I have a generic hub that has no markings on it. The freehub is really chewed up from middle cogs and I think it needs to be replaced.
Will any shimano compatible 10 speed freehub fit on here or are their specific sizes or types I need to be aware of? And is there anything I should look for so the new freehub will be a little more durable so I don’t have to do this again for awhile?
thanks in advance for any help you can provide.
Barry
They are all different, and you will need to replace with one of the same type. If you post a picture (or at minimum, tell us what it is) folks on here might be able to steer you towards the correct replacement part.
You likely won’t have much in the way of more durable options.
There’s generally 2 or 3 manufacturers for generic or oem hubs; Joytech, Novatech and KT.
Once you’ve worked out which it is, then you have to go further into the minefield to narrow it down, 10 or 11spd? how it bolts to the hub and type of outboard bearing?
From experience Giant and Bontrager tend to be Joytechs (not talking the better quality wheels with DT freehubs) but i’ve had them with both male and female fittings.
Powertap was Novatec.
Older reynolds and cheaper Zipp were KT.
Then sourcing a replacement is something else again!
To prevent the chewing in future, buy a cassette made mainly as a block instead of all separate sprockets or soource some American Classic anti bite guards
thank for the reply - the wheel is an old Gigantex wheel from Taiwan. There are no markings on the hub. The freehub has a small stamp of BG7 on it. There are 9 peaks and 9 valleys (splines?) on it and there are 3 sets of pawls. Hopefully these pictures will help, I’m not too good with editing.
thanks for any help!
the reason I was checking is I’ve having skipping problems when shifting up and down in a couple gears and no adjustment has helped.
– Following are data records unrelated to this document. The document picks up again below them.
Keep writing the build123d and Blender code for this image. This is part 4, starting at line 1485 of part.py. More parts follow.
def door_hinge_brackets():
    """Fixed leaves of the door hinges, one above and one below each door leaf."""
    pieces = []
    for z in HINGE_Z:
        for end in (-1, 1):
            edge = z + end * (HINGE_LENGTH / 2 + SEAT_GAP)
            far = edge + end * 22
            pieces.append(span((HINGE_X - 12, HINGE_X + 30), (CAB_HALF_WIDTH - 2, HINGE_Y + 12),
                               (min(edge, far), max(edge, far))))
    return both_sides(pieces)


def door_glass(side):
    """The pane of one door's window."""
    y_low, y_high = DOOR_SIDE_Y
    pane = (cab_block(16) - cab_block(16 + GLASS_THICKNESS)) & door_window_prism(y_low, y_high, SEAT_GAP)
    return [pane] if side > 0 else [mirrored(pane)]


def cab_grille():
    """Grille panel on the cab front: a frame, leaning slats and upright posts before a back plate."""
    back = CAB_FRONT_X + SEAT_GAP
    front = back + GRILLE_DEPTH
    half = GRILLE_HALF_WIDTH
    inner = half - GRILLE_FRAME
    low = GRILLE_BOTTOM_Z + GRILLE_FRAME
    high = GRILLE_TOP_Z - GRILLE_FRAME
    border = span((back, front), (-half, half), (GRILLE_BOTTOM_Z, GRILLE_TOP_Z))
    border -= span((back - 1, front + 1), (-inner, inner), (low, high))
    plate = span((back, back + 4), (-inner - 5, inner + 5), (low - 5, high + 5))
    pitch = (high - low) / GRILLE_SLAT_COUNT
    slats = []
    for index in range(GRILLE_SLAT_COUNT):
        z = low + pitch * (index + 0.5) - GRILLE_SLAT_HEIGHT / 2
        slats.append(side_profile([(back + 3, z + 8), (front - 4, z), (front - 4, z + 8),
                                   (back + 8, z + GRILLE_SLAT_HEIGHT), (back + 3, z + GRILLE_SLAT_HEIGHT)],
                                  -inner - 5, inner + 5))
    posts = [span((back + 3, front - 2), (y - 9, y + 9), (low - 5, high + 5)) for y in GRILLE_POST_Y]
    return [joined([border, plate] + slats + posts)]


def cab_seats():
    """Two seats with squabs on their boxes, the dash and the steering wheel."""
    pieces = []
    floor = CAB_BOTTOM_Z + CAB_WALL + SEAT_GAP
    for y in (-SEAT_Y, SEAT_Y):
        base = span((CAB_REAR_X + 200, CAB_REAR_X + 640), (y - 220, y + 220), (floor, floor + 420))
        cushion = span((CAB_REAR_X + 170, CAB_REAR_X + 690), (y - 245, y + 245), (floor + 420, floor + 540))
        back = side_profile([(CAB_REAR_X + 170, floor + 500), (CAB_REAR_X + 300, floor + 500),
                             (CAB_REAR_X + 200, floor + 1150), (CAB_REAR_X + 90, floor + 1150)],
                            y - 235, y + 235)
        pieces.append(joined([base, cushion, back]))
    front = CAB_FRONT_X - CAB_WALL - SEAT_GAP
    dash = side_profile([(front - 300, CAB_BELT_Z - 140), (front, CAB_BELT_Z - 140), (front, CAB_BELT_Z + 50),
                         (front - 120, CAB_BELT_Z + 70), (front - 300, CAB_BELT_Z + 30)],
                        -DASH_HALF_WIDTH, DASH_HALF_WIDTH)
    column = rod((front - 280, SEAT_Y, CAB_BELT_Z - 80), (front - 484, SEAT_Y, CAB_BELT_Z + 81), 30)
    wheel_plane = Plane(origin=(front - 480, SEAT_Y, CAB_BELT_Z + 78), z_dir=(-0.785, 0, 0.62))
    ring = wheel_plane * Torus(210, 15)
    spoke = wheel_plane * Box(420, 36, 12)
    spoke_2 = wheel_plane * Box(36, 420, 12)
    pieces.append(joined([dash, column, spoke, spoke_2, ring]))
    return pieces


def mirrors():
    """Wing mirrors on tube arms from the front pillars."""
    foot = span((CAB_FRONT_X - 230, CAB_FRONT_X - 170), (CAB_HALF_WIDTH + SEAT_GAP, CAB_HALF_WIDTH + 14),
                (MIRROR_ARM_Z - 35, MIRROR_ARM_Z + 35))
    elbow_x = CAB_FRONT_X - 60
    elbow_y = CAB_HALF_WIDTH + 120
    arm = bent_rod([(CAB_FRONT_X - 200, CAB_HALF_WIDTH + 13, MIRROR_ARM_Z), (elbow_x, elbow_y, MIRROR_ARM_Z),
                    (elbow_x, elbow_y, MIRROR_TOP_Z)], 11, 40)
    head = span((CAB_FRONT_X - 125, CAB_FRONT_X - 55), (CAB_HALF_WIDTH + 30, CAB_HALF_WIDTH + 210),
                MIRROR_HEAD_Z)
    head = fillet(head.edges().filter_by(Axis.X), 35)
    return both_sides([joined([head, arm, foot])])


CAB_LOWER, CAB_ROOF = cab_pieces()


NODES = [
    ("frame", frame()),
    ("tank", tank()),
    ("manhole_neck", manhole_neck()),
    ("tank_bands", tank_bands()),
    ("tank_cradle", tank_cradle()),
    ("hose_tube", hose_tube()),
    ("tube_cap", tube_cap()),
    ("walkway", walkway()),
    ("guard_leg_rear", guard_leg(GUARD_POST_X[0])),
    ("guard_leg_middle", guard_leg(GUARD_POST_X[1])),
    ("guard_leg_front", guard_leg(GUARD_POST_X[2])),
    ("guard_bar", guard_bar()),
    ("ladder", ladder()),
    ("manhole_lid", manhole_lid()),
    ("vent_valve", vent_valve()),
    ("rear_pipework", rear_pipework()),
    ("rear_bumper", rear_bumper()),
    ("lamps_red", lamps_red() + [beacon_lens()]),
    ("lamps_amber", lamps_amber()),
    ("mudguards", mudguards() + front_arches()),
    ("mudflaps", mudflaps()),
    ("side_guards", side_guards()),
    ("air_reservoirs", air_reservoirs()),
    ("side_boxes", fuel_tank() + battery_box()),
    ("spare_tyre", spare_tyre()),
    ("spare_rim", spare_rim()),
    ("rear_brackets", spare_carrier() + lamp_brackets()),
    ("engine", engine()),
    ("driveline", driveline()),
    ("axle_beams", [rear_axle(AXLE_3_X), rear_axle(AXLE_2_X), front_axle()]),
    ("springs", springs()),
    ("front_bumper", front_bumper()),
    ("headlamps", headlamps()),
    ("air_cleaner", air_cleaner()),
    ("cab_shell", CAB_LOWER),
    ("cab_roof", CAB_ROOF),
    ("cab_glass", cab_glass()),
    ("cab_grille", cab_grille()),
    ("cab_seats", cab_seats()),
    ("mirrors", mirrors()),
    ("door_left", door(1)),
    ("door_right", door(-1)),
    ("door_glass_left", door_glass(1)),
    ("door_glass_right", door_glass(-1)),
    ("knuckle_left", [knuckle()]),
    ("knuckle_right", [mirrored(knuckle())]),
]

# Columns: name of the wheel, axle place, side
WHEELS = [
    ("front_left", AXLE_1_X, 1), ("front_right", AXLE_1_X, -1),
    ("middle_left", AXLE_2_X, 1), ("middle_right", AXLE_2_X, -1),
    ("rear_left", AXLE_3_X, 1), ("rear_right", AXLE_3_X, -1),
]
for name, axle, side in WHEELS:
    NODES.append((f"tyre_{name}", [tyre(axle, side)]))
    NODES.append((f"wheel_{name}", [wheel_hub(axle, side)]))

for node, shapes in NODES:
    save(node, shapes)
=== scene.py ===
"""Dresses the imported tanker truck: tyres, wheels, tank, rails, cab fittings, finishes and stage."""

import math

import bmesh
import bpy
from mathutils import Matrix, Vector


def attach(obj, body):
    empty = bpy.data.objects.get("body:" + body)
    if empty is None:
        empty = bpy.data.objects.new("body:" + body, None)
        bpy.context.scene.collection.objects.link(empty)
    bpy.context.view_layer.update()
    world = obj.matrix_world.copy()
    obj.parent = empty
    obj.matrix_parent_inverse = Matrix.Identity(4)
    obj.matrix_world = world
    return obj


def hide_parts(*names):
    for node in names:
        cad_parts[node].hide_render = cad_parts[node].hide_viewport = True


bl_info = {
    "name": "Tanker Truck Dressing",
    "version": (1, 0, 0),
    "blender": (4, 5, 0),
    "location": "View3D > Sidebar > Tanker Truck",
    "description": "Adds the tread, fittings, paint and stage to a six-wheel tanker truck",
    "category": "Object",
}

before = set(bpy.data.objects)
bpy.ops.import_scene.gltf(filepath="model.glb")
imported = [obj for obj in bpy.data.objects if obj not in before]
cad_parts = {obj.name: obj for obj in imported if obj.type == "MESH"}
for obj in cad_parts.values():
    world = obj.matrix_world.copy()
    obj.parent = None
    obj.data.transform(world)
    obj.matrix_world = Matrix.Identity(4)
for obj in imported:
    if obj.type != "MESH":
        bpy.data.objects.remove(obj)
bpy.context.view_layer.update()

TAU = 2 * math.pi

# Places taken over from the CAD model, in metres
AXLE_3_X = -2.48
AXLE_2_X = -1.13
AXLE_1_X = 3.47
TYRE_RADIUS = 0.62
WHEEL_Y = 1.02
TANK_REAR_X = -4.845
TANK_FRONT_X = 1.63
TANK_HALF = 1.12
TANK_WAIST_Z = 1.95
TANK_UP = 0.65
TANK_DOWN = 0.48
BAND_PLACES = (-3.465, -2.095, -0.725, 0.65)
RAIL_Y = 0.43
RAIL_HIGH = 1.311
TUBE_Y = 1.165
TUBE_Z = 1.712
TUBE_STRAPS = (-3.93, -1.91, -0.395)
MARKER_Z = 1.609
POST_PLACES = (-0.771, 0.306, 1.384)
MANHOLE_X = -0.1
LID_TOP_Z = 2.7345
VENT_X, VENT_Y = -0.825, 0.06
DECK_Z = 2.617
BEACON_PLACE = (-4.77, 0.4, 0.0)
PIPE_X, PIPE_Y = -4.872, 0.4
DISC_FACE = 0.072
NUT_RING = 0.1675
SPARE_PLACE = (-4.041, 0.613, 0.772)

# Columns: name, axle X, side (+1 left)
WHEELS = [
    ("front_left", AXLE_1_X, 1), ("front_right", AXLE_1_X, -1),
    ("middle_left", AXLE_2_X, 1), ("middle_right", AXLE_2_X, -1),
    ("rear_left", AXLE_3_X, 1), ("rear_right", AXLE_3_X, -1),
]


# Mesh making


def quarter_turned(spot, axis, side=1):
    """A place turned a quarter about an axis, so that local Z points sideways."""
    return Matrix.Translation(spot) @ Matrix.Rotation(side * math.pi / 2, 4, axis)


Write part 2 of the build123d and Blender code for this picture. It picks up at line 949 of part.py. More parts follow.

The chain is ok, so I thought maybe the cassette was worn and I would swap to another. I couldn’t get some of the cogs off and had to force them backwards to get them out of the groove they’d dug into the freehub. I’ve seen wear on my other freehubs, but not this bad where I’ve had to force the cogs off. I was wondering if this misalignment was causing the shifting problem. I don’t mind replacing it while I’ve got it apart, but if I don’t need to spend the $$ that’s even better.
That’s pretty bad, but it probably isn’t causing the shifting symptoms you describe. That sounds like you need a new cassette. I’d try that first.
Before you put on a new cassette, use a fine tooth file to flatten the “bumps” on the outward face of the freehub body that were raised when the cassette imbedded itself in the freehub body. This will help a lot with installation/removal.
Every one of my aluminium free hubs across 4 bikes look like that. All work perfectly well.
All I do is file down the raised burrs just to make it easier to get the cassette back on again.
(As others say its a result of the steel individual rear rings digging in - whereas a cassette with a machines Alu carrier spreads the load over a far bigger area).
Slight PITA sometimes getting a cassette off again as the rear rings can dig back into the same dents - just have to use a mallet to get the freehub body out of the cassette).
Only one thst isn’t has a steel freehub. Some freehubs (some DT ???) have steel inserts in the edges of the splines to prevent it.